I go to the Baños
Going to Ecuador doesn't mean a mandatory trip to the Baños. Now I know what you're thinking: a trip to the baños is necessary everyday, no matter where you are. But I am talking about a different kind of Baños. This trip takes you to the town officially known as Baños de Santa Aguas, after the healing hot springs nearby. This is selfsame Tropical-Banff-with-No-Rules town that bills itself 'the Gateway to the Amazon'. Tour companies rule.Perched within a deep river canyon on a shelf of land between the Rio Pastaza and the sometimes active volcano Tungurahua, Baños means living life a bit on the edge. In 1999, Baños had to be evacuated because Tungurahua, only 8 km distant, started venting big steam and ash. Since then things have returned to normal, normal meaning river rafting. volcano climbing, rappeling down waterfalls (huh?), hiking, biking, quading, dirtbiking or just plain drinking your face off in one of the zillion pubs/restaurants in town. No rules means cruising around town on your rented quad with your hair wafting in the wind. The Ozzies love it.

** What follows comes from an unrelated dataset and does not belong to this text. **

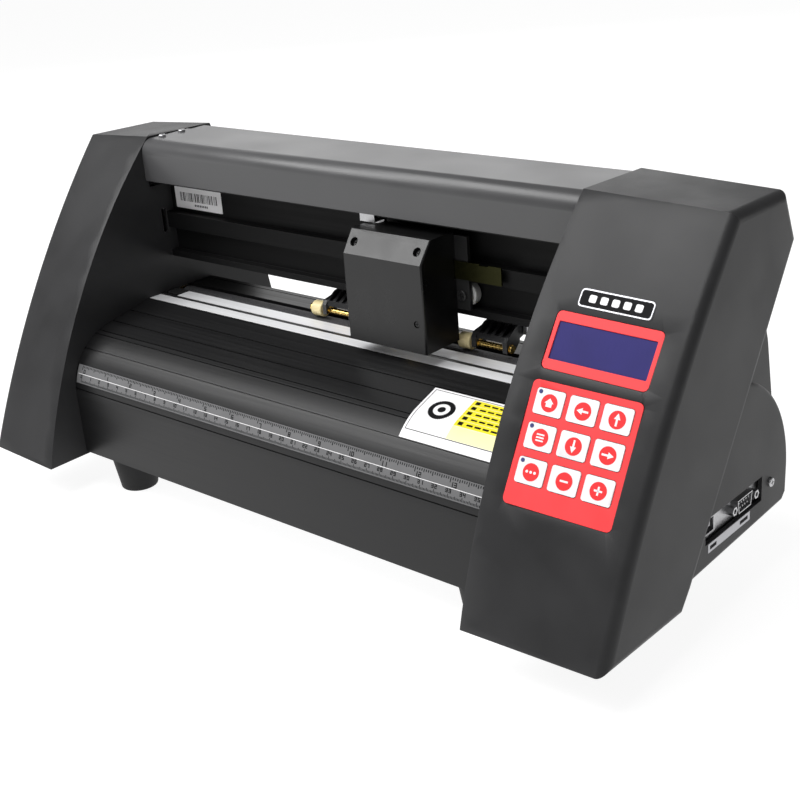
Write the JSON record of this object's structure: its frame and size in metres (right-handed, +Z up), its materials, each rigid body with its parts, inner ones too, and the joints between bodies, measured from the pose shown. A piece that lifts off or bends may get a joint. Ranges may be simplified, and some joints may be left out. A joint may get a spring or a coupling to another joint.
{
  "type": "vinyl cutter",
  "caption": "Desktop roll-fed vinyl cutter: curved bed, feed roller with pinch rollers, and a belt-driven knife carriage on a rail between two end covers.",
  "frame": {"origin": "centre of the machine's footprint, on the surface that the feet stand on", "axes": "+Z up, +X to the machine's right along the bed as the user faces it, -Y towards the user"},
  "size_m": [0.526, 0.236, 0.2372],
  "materials": {
    "cover_plastic": "fine moulded texture",
    "beam_paint": "satin, slightly rough powder coat",
    "bed_metal": "dark satin anodised",
    "strip_metal": "bright drawn finish",
    "rail_metal": "dark satin anodised",
    "black_plastic": "matte",
    "white_plastic": "satin moulded",
    "key_white": "satin moulded, red discs",
    "coral_panel": "semi-gloss printed film",
    "screen_glass": "gloss, dark blue",
    "steel": "satin zinc plated",
    "roller_steel": "blackened, grit coated",
    "urethane": "cream polyurethane, matte",
    "black_steel": "blackened, satin",
    "flag_brass": "dull, tarnished",
    "brass": "satin",
    "rubber": "matte",
    "motor_black": "satin",
    "board_green": "solder mask",
    "ruler_film": "printed film, graduations without lettering"
  },
  "bodies": {
    "chassis": {"right_cover": "cover_plastic", "left_cover": "cover_plastic", "side_frames": "steel", "base_plate": "steel", "bed_front": "bed_metal", "bed_rear": "bed_metal", "bed_strips": "strip_metal", "cutting_strip": "black_plastic", "ruler": "ruler_film", "guide_rail": "rail_metal", "top_beam": "beam_paint", "chassis_screws": "steel", "feet": "rubber", "keypad_panel": "coral_panel", "lcd_bezel": "coral_panel", "lcd_screen": "screen_glass", "circuit_boards": "board_green", "port_plate": "steel", "usb_socket": "steel", "serial_socket": "steel", "power_inlet": "black_plastic", "power_supply": "steel", "stepper_motors": "motor_black", "belt_brackets": "steel", "drive_belts": "rubber", "roller_bearings": "brass"},
    "carriage": {"carriage_cover": "cover_plastic", "carriage_plate": "black_steel", "carriage_screws": "black_steel", "belt_clamp": "strip_metal", "home_flag": "flag_brass", "lift_solenoid": "steel"},
    "tool_slide": {"tool_slide": "black_plastic", "blade_holder": "brass"},
    "clamp_screw": {"clamp_screw": "brass"},
    "blade": {"blade": "steel"},
    "guide_wheel_upper": {"guide_wheel_upper": "white_plastic"},
    "guide_wheel_lower_left": {"guide_wheel_lower_left": "white_plastic"},
    "guide_wheel_lower_right": {"guide_wheel_lower_right": "white_plastic"},
    "motor_pulley": {"motor_pulley": "steel"},
    "idler_pulley": {"idler_pulley": "steel"},
    "feed_roller": {"feed_roller": "roller_steel", "feed_roller_pulley": "steel"},
    "feed_motor_pulley": {"feed_motor_pulley": "steel"},
    "power_switch": {"power_switch": "black_plastic"},
    "pinch_bracket_left": {"pinch_bracket_left": "steel"},
    "pinch_arm_left": {"pinch_arm_left": "black_plastic"},
    "pinch_wheel_left": {"pinch_wheel_left": "urethane"},
    "pinch_bracket_right": {"pinch_bracket_right": "steel"},
    "pinch_arm_right": {"pinch_arm_right": "black_plastic"},
    "pinch_wheel_right": {"pinch_wheel_right": "urethane"},
    "key_home": {"key_home": "key_white"},
    "key_left": {"key_left": "key_white"},
    "key_up": {"key_up": "key_white"},
    "key_option": {"key_option": "key_white"},
    "key_down": {"key_down": "key_white"},
    "key_right": {"key_right": "key_white"},
    "key_setup": {"key_setup": "key_white"},
    "key_minus": {"key_minus": "key_white"},
    "key_plus": {"key_plus": "key_white"}
  },
  "joints": [
    {"name": "carriage_travel", "type": "slide", "parent": "chassis", "child": "carriage", "axis": [1, 0, 0], "range_m": [-0.203, 0.07]},
    {"name": "tool_down", "type": "slide", "parent": "carriage", "child": "tool_slide", "axis": [0, 0, 1], "range_m": [-0.0046, 0], "stiffness_N_per_m": 200, "springref_m": 0.005},
    {"name": "clamp_screw_turn", "type": "hinge", "parent": "tool_slide", "child": "clamp_screw", "pos_m": [0.0455, -0.0142, 0.166], "axis": [0, 1, 0], "range_deg": [0, 360]},
    {"name": "blade_swivel", "type": "hinge", "parent": "tool_slide", "child": "blade", "pos_m": [0.0455, 0.0009, 0.14], "axis": [0, 0, 1], "continuous": true},
    {"name": "guide_wheel_upper_spin", "type": "hinge", "parent": "carriage", "child": "guide_wheel_upper", "pos_m": [0.0455, 0.018, 0.1887], "axis": [0, 1, 0], "continuous": true},
    {"name": "guide_wheel_lower_left_spin", "type": "hinge", "parent": "carriage", "child": "guide_wheel_lower_left", "pos_m": [0.026, 0.018, 0.161], "axis": [0, 1, 0], "continuous": true},
    {"name": "guide_wheel_lower_right_spin", "type": "hinge", "parent": "carriage", "child": "guide_wheel_lower_right", "pos_m": [0.0813, 0.018, 0.161], "axis": [0, 1, 0], "continuous": true},
    {"name": "motor_pulley_spin", "type": "hinge", "parent": "chassis", "child": "motor_pulley", "pos_m": [0.205, 0.0125, 0.207], "axis": [0, 0, 1], "continuous": true},
    {"name": "idler_pulley_spin", "type": "hinge", "parent": "chassis", "child": "idler_pulley", "pos_m": [-0.212, 0.0125, 0.207], "axis": [0, 0, 1], "continuous": true},
    {"name": "feed_roller_spin", "type": "hinge", "parent": "chassis", "child": "feed_roller", "pos_m": [0, 0.022, 0.1136], "axis": [1, 0, 0], "continuous": true},
    {"name": "feed_motor_spin", "type": "hinge", "parent": "chassis", "child": "feed_motor_pulley", "pos_m": [0.186, 0.062, 0.088], "axis": [1, 0, 0], "continuous": true},
    {"name": "pinch_left_travel", "type": "slide", "parent": "chassis", "child": "pinch_bracket_left", "axis": [1, 0, 0], "range_m": [-0.12, 0.03]},
    {"name": "pinch_left_lift", "type": "hinge", "parent": "pinch_bracket_left", "child": "pinch_arm_left", "pos_m": [-0.051, 0.04, 0.139], "axis": [-1, 0, 0], "range_deg": [0, 13], "stiffness_Nm_per_rad": 0.5, "springref_deg": -17.19},
    {"name": "pinch_left_spin", "type": "hinge", "parent": "pinch_arm_left", "child": "pinch_wheel_left", "pos_m": [-0.051, 0.022, 0.1282], "axis": [1, 0, 0], "continuous": true},
    {"name": "pinch_right_travel", "type": "slide", "parent": "chassis", "child": "pinch_bracket_right", "axis": [1, 0, 0], "range_m": [-0.045, 0.05]},
    {"name": "pinch_right_lift", "type": "hinge", "parent": "pinch_bracket_right", "child": "pinch_arm_right", "pos_m": [0.076, 0.04, 0.139], "axis": [-1, 0, 0], "range_deg": [0, 13], "stiffness_Nm_per_rad": 0.5, "springref_deg": -17.19},
    {"name": "pinch_right_spin", "type": "hinge", "parent": "pinch_arm_right", "child": "pinch_wheel_right", "pos_m": [0.076, 0.022, 0.1282], "axis": [1, 0, 0], "continuous": true},
    {"name": "key_home_press", "type": "slide", "parent": "chassis", "child": "key_home", "axis": [-0.0938, 0.8654, -0.4922], "range_m": [0, 0.0006], "stiffness_N_per_m": 400, "springref_m": -0.0005},
    {"name": "key_left_press", "type": "slide", "parent": "chassis", "child": "key_left", "axis": [-0.0938, 0.8654, -0.4922], "range_m": [0, 0.0006], "stiffness_N_per_m": 400, "springref_m": -0.0005},
    {"name": "key_up_press", "type": "slide", "parent": "chassis", "child": "key_up", "axis": [-0.0938, 0.8654, -0.4922], "range_m": [0, 0.0006], "stiffness_N_per_m": 400, "springref_m": -0.0005},
    {"name": "key_option_press", "type": "slide", "parent": "chassis", "child": "key_option", "axis": [-0.0938, 0.8654, -0.4922], "range_m": [0, 0.0006], "stiffness_N_per_m": 400, "springref_m": -0.0005},
    {"name": "key_down_press", "type": "slide", "parent": "chassis", "child": "key_down", "axis": [-0.0938, 0.8654, -0.4922], "range_m": [0, 0.0006], "stiffness_N_per_m": 400, "springref_m": -0.0005},
    {"name": "key_right_press", "type": "slide", "parent": "chassis", "child": "key_right", "axis": [-0.0938, 0.8654, -0.4922], "range_m": [0, 0.0006], "stiffness_N_per_m": 400, "springref_m": -0.0005},
    {"name": "key_setup_press", "type": "slide", "parent": "chassis", "child": "key_setup", "axis": [-0.0938, 0.8654, -0.4922], "range_m": [0, 0.0006], "stiffness_N_per_m": 400, "springref_m": -0.0005},
    {"name": "key_minus_press", "type": "slide", "parent": "chassis", "child": "key_minus", "axis": [-0.0938, 0.8654, -0.4922], "range_m": [0, 0.0006], "stiffness_N_per_m": 400, "springref_m": -0.0005},
    {"name": "key_plus_press", "type": "slide", "parent": "chassis", "child": "key_plus", "axis": [-0.0938, 0.8654, -0.4922], "range_m": [0, 0.0006], "stiffness_N_per_m": 400, "springref_m": -0.0005},
    {"name": "power_switch_rock", "type": "hinge", "parent": "chassis", "child": "power_switch", "pos_m": [-0.2573, 0.048, 0.067], "axis": [0, -1, 0], "range_deg": [0, 10.4]}
  ],
  "couplings": [
    {"joint": "guide_wheel_upper_spin", "follows": "carriage_travel", "rad_per_m": 121.95},
    {"joint": "guide_wheel_lower_left_spin", "follows": "carriage_travel", "rad_per_m": -121.95},
    {"joint": "guide_wheel_lower_right_spin", "follows": "carriage_travel", "rad_per_m": -121.95},
    {"joint": "motor_pulley_spin", "follows": "carriage_travel", "rad_per_m": 156.25},
    {"joint": "idler_pulley_spin", "follows": "carriage_travel", "rad_per_m": 156.25},
    {"joint": "feed_motor_spin", "follows": "feed_roller_spin", "ratio": 2.7027}
  ]
}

Bloody hell! Another parade? OK drop what I'm doing, which is usually not too demanding, and find a place on the sidewalk to see what's happening this time. What are these clowns up to now? Oh, they are clowns. Now if they were just handing out cervezas...
A bunch of us decide to ride bicycles down to the Rio Verde. It takes a half day of mostly coasting and sightseeing to get to the little town of Rio Verde.
After a round of thirst quencing cervezas, a toy Toyota truck takes us back uphill to Baños. Cost per passenger, and we all chose to ride in the back, is $1.50 per hombre.
One of the things popular in Ecuador, don't ask me why, is barbequed guinea pig. Cuy as it's known around these parts, is bred for the spit. A closer look shows the cuys all have the same frozen scream on their faces. Maybe having a spit stuck up your butt about the same time you realize YOU are lunch....
It takes four cervezas grande to help wash down the lunchtime grease. We all take a quarter although with five of us it is funny no one chose the amputated head. The cannibals, left to right are: Brian (UK), Simon Blackburn (UK & now USA), Shauna and Dave Taylor (Australia). Later that evening we wash the aftertaste down with another round or two. It is comforting to note there are lots of stray dog packs around town. Not that having dozens of dogs barking all night is great, but the silver lining is they haven't caught on as a "delicacy".
On a dark note, days after leaving Baños, I talk to a man (Dave) about my age from Manchester UK. He is in Quito Ecuador trying to encourage officials to bring to justice the person/persons who murdered his wife in Baños. She was on a 3 month tour around South America and Baños was her last stop before flying to Quito and home. That was in January. Dave and his 22 year old son are getting help from the British Embassy but Dave reports the corruption and incompetence of local authorities initially slowed the investigation. After getting a change of jurisdiction, Dave thinks the good guy authorities now have the guy who did it and he is hoping they will get a confession. I saw a photo of his wife, Jen, on a Missing Persons bulletin the day before. Nice looking woman about 50. Professional nurse just doing something she always wanted to do. What a shame. So 99% of the time things go fine here in S.A., but that other 1% is true tragedy. This is one story that isn't urban myth.
Since I'm at the Gateway to the Amazon, me and Katie take a day tour down the canyon of the Rio Pastaza to Puyo, the town at the beginnings of the Amazon Basin. The surroundings are certainly jungle like. Everything looks impossibly green and tropical but not the hanging vines-and-snakes image I had in mind (watched too many Tarzan movies maybe). Still it is high 20's C and high humidity. While I ride it rains some but they are big warm drops. From my moving viewpoint I see the locals are growing bananas, sweet potatoes, maize, tomatoes, oranges, orchids, whatever they want. Long narrow greenhouses, high on the mountain slopes, align downhill at the same angle as the fall line. Strange. In Puyo, I see lots of one-man saw mills making orange crates out of beautiful hardwood (must be the easiest trees to find, I guess).
Katie and I explore to about 15 km out of town on a lovely little dirt road and came across this brand new restaurant in the middle of nowhere. Has only a roof, no walls except for the kitchen. Time for lunch and there are big black cumulus building close by, so we swing in. From my table (winecolored table cloth with sheet of glass on top - very fancy, and white plastic lawn chair) I can see jungle in three directions. Rain cloud too, of course. Lunch is a bowl of freshly-dead-chicken soup and a 10 year old bottle of Coca Cola, US$2.00. When the rain storm moves on, so do we.